The Helland farm proves that cleaner water isn’t someone else’s responsibility. It starts locally — one field, one partnership at a time. What began as a shift to no-till farming in the 1990s has evolved into a full-scale conservation effort.
The Helland family has incorporated cover crops (including cereal rye) on their acres since 2012. The cover crops’ roots improve soil structure and water infiltration. Allowing the soil to absorb more water helps control runoff and erosion.
Since 2021, the Helland family has also installed eight bioreactors and saturated buffers along their field edges to help filter water naturally before it enters the Des Moines watershed. “We’ve kind of become a conservation show farm,” says Helland, who received the Iowa Soybean Association’s (ISA) 2026 Environmental Leader Award.
Saturated buffers and bioreactors are part of Iowa’s innovative “batch and build” model. Coordinated by the Iowa Department of Agriculture and Land Stewardship, this system expedites the installation of edge-of-field conservation practices across multiple farms, accelerating water quality improvements.
Saturated buffers divert ag tile drainage water into grassy zones along the edge of the field, where soil microbes naturally remove nitrates before the water reaches streams. Bioreactors are buried trenches filled with woodchips. Ag tile drainage water flows through the bioreactors, where microbes help remove nitrates.
In 2024, Helland restored a 3-acre wetland near Big Creek. The wetland helps remove excess nitrates from 170 acres of cropland, serving as a critical last stop for water heading toward Des Moines.
In years past, Helland battled flooding that repeatedly damaged the area after heavy rains. Today, native plants and wildlife thrive there. “This used to be a pain point,” Helland says. “I devoted a lot of time to fixing washouts there. Switching from this high-maintenance farming to conservation has made the rest of my farm more efficient.”
In 2026, Helland is partnering with ISA’s conservation team to restore an oxbow. This project will remove sediment from an old stream meander to restore natural flood water storage and create habitat for the Topeka shiner, a tiny fish that is listed on the federal Endangered Species Act.
“ISA has really stepped up when it comes to conservation and water quality,” says Helland, who is also working with ISA to add pollinator habitat on his land.
Photo courtesy of City of Cedar Rapids
Cedar Rapids Promotes Sponge Cities, “Sponge Farming”
ISA has also teamed up with the City of Cedar Rapids since 2017 to promote conservation practices that reduce runoff and nitrates in the Middle Cedar River Watershed. This region includes 1.5 million acres spanning 10 counties in eastern and east-central Iowa. More than 70% of this area is dedicated to row-crop production.
“Ag is central to who we are as a community,” says Mary Beth Stevenson, watersheds and source water program manager with the City of Cedar Rapids. “Cedar Rapids is an urban hub for ag processing, with plants like Cargill, ADM and Quaker Oats. Ag does bring environmental challenges, though, with nitrates that impact the drinking water supply.”

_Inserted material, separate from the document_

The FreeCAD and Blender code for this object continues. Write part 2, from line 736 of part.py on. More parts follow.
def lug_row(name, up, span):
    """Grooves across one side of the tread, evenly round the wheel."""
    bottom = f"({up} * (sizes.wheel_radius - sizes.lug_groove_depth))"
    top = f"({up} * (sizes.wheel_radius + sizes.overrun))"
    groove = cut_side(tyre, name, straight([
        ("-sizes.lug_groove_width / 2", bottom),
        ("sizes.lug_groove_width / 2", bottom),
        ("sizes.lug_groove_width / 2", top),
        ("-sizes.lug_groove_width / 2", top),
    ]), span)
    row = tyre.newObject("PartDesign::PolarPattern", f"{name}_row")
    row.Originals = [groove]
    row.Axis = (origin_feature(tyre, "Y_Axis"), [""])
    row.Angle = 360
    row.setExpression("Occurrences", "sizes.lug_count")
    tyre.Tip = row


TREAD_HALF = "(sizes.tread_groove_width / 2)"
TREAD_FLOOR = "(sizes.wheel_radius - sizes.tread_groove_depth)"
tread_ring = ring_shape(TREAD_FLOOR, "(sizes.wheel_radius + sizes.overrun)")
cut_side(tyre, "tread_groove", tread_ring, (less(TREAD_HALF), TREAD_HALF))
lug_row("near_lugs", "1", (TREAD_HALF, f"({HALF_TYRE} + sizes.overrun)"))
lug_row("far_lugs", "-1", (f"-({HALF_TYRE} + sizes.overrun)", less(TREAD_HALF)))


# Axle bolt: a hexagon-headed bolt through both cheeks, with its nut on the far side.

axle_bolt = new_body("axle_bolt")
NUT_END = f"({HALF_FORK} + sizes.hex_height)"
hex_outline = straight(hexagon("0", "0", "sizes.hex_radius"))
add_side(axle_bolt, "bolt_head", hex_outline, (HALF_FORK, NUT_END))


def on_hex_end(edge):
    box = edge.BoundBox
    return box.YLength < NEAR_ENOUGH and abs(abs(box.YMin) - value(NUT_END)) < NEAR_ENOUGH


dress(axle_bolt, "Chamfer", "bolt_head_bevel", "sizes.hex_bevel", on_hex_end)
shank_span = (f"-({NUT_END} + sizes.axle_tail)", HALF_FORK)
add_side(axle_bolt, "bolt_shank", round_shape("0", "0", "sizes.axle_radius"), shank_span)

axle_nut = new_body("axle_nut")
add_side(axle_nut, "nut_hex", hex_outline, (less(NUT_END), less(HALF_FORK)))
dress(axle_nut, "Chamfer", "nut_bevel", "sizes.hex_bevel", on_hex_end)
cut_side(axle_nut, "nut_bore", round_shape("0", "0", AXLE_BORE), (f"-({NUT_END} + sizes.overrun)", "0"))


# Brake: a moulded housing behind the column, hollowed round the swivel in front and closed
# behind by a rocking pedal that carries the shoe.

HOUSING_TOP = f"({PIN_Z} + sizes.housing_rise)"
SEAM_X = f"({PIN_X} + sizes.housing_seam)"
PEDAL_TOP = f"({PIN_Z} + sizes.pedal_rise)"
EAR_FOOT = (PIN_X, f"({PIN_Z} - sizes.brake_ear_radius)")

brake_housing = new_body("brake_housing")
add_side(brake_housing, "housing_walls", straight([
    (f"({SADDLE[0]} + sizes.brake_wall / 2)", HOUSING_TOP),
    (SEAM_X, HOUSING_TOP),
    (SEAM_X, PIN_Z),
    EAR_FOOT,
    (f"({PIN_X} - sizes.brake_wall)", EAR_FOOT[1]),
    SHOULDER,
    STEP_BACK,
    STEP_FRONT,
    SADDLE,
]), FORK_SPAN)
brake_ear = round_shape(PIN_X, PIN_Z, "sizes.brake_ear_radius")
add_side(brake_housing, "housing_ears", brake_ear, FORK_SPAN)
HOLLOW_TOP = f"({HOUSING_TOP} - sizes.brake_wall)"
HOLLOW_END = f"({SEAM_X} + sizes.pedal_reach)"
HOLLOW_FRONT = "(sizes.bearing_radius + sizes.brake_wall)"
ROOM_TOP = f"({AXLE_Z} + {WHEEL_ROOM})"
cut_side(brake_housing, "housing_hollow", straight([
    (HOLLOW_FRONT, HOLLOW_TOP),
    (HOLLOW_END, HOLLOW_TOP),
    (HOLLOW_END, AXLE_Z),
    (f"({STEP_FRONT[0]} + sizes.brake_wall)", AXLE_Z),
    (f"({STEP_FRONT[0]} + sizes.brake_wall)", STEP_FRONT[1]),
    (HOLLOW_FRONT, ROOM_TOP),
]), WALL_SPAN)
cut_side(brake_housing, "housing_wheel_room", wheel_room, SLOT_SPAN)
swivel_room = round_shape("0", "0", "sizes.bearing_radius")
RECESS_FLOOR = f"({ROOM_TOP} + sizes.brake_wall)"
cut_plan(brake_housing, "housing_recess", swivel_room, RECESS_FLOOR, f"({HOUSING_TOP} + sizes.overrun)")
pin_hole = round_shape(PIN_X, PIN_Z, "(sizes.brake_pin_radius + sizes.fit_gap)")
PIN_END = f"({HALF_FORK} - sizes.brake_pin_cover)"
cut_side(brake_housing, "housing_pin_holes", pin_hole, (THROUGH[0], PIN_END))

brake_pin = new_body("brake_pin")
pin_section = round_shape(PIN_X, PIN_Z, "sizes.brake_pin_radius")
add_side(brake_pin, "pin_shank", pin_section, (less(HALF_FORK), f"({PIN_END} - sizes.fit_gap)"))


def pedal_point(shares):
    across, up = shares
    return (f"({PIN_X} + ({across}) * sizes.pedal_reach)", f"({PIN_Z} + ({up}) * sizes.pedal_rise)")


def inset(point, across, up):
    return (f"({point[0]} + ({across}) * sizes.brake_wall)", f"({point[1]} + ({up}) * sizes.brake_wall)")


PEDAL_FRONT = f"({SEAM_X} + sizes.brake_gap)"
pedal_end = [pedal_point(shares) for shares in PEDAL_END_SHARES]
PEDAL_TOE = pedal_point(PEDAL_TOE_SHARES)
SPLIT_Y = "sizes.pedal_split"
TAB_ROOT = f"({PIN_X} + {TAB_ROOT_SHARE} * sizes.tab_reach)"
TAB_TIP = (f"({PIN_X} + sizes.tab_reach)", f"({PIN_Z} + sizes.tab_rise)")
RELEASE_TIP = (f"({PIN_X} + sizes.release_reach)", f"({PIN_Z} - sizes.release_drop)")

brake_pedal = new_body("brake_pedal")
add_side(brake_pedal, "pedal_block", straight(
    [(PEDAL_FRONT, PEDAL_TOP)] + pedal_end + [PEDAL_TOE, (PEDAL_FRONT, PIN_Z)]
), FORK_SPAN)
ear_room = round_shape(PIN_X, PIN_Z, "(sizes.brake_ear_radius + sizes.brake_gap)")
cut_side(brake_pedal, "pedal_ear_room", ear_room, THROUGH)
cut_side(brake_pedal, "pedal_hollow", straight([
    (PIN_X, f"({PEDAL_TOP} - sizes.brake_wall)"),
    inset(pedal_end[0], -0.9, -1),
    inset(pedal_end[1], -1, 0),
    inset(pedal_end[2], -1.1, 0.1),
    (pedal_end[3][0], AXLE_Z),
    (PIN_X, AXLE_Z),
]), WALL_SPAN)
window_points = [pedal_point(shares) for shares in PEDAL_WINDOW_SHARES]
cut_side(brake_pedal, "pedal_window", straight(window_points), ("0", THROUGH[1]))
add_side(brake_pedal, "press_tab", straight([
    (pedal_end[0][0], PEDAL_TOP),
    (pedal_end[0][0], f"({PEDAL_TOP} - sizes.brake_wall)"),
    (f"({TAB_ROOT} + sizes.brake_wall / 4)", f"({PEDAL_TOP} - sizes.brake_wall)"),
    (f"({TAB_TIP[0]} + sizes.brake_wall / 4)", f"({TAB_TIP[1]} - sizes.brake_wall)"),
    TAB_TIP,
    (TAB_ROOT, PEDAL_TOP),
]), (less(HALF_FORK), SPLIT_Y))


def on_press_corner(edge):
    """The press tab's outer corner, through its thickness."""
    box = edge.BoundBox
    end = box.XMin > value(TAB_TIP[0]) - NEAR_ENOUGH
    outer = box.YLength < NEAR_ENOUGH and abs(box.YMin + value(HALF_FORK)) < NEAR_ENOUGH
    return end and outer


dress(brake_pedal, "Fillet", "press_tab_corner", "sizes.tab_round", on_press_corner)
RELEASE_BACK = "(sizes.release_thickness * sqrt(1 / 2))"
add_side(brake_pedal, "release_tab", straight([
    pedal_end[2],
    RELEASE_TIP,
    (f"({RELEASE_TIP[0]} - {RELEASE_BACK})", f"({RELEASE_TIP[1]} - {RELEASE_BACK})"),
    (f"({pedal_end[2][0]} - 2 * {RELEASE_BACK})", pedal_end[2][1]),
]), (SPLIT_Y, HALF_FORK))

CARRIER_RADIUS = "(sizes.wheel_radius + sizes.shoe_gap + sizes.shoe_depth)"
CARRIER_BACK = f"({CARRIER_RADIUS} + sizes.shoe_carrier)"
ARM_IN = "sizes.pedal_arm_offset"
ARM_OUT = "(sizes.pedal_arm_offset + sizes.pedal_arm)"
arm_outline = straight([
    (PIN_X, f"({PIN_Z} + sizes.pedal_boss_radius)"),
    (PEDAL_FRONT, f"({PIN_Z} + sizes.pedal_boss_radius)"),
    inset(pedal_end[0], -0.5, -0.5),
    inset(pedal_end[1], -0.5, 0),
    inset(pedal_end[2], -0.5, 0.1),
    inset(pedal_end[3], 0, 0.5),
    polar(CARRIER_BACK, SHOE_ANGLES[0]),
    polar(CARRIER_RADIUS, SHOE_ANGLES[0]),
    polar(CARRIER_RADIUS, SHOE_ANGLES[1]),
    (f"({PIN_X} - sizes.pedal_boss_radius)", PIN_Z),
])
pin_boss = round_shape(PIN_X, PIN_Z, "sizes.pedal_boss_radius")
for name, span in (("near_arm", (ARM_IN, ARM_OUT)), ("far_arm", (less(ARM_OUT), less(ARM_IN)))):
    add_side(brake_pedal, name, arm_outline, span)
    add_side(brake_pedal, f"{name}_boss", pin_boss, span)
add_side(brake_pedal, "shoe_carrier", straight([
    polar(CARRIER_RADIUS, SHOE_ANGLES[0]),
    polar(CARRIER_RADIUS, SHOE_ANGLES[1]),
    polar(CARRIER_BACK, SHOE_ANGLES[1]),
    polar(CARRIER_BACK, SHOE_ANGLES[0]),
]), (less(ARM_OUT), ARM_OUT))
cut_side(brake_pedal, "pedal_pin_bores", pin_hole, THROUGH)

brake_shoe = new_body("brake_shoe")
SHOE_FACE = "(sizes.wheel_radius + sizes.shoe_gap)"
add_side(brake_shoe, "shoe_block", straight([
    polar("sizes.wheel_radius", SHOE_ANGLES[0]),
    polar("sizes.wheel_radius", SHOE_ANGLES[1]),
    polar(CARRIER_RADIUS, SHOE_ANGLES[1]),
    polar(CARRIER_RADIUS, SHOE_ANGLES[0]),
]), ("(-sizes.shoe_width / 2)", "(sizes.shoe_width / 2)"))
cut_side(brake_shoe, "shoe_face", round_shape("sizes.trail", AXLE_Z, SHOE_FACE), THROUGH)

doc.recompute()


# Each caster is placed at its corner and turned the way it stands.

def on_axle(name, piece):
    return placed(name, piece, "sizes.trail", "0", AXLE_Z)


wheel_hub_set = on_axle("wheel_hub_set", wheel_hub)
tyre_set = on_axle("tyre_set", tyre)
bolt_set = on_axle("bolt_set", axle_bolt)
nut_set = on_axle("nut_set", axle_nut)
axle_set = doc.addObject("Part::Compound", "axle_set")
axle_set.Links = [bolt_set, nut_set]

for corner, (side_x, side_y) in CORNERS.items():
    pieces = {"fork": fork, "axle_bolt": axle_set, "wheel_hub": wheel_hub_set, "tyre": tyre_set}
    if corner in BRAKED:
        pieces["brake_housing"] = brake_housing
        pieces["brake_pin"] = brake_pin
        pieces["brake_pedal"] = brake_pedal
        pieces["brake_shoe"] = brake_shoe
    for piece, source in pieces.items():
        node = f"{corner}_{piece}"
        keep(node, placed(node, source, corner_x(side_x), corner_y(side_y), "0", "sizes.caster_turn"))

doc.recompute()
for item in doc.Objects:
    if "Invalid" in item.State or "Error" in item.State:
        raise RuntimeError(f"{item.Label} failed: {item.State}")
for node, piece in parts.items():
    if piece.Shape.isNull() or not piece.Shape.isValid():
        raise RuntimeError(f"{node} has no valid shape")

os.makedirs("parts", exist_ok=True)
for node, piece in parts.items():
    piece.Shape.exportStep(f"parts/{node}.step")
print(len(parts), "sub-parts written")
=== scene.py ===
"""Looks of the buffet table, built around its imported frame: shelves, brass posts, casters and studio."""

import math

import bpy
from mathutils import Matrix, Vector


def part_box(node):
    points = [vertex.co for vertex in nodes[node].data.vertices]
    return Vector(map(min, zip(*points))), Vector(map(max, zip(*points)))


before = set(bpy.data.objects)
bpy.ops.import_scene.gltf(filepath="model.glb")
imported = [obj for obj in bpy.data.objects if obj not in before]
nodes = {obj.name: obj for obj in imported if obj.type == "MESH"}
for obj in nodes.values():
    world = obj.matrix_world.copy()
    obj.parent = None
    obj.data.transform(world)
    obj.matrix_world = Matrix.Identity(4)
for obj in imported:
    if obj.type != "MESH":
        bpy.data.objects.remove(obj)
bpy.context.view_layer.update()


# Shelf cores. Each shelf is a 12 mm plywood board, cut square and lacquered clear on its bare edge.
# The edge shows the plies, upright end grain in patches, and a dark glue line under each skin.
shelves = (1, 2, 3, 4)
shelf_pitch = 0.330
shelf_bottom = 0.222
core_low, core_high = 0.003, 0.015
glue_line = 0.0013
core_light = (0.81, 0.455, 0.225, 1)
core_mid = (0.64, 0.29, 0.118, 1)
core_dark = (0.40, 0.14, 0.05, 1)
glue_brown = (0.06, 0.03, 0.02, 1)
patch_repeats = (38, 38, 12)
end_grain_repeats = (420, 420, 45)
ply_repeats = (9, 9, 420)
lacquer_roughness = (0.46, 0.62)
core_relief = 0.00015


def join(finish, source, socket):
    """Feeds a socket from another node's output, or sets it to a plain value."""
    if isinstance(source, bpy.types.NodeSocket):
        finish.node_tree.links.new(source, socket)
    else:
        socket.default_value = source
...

The City of Cedar Rapids coordinates water monitoring across 60 locations in seven Iowa counties across the Middle Cedar River Watershed. “We’ve been tracking nitrates in the Cedar River for more than 20 years,” Stevenson notes.
The City of Cedar Rapids also leads the Cedar River Source Water Partnership (CRSWP). The CRSWP is a $16 million project funded by United States Department of Agriculture – Natural Resources Conservation Service (USDA-NRCS) and 13 partners.

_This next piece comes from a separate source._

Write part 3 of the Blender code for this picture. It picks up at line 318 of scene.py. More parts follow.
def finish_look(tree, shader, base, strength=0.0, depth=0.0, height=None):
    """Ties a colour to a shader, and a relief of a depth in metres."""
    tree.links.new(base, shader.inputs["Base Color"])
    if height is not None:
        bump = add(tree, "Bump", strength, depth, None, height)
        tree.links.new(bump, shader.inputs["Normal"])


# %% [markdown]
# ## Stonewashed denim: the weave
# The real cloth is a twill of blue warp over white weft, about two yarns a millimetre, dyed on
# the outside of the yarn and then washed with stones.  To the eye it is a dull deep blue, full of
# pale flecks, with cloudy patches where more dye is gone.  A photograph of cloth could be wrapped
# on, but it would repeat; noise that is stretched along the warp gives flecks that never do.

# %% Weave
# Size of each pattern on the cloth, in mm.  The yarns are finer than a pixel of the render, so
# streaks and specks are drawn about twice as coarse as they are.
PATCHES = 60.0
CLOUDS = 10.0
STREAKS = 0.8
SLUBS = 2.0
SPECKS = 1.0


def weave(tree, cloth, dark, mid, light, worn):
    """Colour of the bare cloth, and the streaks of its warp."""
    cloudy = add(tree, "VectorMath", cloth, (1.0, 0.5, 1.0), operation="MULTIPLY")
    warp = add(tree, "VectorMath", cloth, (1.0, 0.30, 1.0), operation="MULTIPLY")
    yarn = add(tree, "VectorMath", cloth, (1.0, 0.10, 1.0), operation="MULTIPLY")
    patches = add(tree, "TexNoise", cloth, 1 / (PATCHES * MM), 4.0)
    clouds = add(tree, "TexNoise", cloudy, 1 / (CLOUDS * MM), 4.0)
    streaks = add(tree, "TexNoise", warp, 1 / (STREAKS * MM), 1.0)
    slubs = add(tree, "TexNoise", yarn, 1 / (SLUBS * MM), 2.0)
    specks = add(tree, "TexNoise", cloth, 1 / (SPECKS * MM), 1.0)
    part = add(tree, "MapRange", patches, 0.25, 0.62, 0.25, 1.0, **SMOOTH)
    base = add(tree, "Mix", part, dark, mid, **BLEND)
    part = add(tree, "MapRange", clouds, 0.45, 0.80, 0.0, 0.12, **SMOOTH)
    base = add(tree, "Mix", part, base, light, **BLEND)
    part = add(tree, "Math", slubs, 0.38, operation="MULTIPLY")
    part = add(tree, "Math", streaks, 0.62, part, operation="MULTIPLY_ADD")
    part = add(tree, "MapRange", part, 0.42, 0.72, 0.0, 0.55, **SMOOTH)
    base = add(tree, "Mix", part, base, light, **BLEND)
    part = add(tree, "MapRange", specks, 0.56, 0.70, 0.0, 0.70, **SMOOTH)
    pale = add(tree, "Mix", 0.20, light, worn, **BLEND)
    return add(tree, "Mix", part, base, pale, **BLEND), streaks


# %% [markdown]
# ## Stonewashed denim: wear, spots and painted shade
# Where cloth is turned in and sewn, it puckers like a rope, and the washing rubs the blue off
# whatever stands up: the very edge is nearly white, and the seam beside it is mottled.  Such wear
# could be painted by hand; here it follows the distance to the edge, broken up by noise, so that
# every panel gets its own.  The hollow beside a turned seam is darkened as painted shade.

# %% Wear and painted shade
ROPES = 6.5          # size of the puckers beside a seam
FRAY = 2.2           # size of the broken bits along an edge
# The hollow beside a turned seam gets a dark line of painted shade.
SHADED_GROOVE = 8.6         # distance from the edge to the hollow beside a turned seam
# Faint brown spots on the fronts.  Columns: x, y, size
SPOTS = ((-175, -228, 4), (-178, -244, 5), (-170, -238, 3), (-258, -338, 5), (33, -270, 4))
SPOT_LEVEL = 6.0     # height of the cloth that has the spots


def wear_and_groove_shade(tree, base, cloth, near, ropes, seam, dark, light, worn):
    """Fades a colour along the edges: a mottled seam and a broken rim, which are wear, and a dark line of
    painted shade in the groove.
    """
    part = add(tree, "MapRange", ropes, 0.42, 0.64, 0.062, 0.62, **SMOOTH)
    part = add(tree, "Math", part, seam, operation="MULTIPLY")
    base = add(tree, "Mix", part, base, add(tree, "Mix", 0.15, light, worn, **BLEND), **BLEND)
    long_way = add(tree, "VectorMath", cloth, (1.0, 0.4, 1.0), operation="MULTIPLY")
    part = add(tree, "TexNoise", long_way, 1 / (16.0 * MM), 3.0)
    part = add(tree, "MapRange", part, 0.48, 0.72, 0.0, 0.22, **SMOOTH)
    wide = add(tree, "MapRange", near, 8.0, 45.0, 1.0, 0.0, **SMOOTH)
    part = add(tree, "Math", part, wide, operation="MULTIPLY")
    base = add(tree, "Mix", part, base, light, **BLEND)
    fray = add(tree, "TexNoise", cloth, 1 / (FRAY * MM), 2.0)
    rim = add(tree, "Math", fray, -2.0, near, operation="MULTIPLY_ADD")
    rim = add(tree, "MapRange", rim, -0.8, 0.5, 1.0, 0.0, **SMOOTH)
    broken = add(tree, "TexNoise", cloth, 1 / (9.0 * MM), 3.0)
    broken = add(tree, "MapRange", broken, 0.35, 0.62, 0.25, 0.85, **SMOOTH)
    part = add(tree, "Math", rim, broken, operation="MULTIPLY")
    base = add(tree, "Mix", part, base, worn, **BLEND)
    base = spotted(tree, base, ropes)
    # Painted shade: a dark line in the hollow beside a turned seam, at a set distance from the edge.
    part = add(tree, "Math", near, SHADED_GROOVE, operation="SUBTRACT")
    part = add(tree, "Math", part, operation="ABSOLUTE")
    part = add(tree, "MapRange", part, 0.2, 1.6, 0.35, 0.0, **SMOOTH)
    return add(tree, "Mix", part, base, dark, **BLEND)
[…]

The CRSWP works to reduce downstream flood risk, improve wildlife habitat and support farmers who want to implement more conservation on their acres. “The end goal is to reduce nitrate to manageable levels, so it doesn’t negatively affect drinking water,” Stevenson says.
Funding through CRSWP helps fund a conservation agronomist position within a local ag cooperative. “We’re grateful for the farmers who have teamed up with us to try new conservation practices that build healthy, resilient soil and slow the flow of water on the landscape,” Stevenson says.

Photo courtesy of Cassie Druhl from Polk County
Healthy soils function like sponges, absorbing water more effectively. “Sponge farming is an agricultural twist on sponge cities,” Stevenson adds. Sponge cities imitate natural ecosystems in their approach to rainwater management. Cedar Rapids promotes rain gardens and other clean-water solutions.
“We want to keep going with this watershed partnership approach to improve water quality for everyone,” says Stevenson, who received the 2023 IAWA Public Impact Award for her partnership efforts.
Local Efforts Lead to Big Results
Investing in watershed-wide partnerships helps accelerate positive change. Consider the Central Iowa Clean Water Partnership (CICWP), which includes Ducks Unlimited and the IAWA. CICWP has invested nearly $1 million in constructing wetlands and improving water quality since 2022.
Strategically placed wetlands can remove up to 90% of nitrates from farmland drainage. Multiple wetlands have been installed on farms and urban areas, Jones says. This includes the 8,388+ acre Chichaqua Bottoms Greenbelt in northeast Polk County.
All these efforts offer a powerful reminder: protecting water begins close to home. Jones likes a compelling quote from the late Jane Goodall, the renowned conservationist who challenged the “think globally” mindset.
“If you think globally, you will become filled with doom. But if you take a little piece of this whole picture… this is what I can do here…gradually the pieces get filled in, and the world is a better place, because of you.”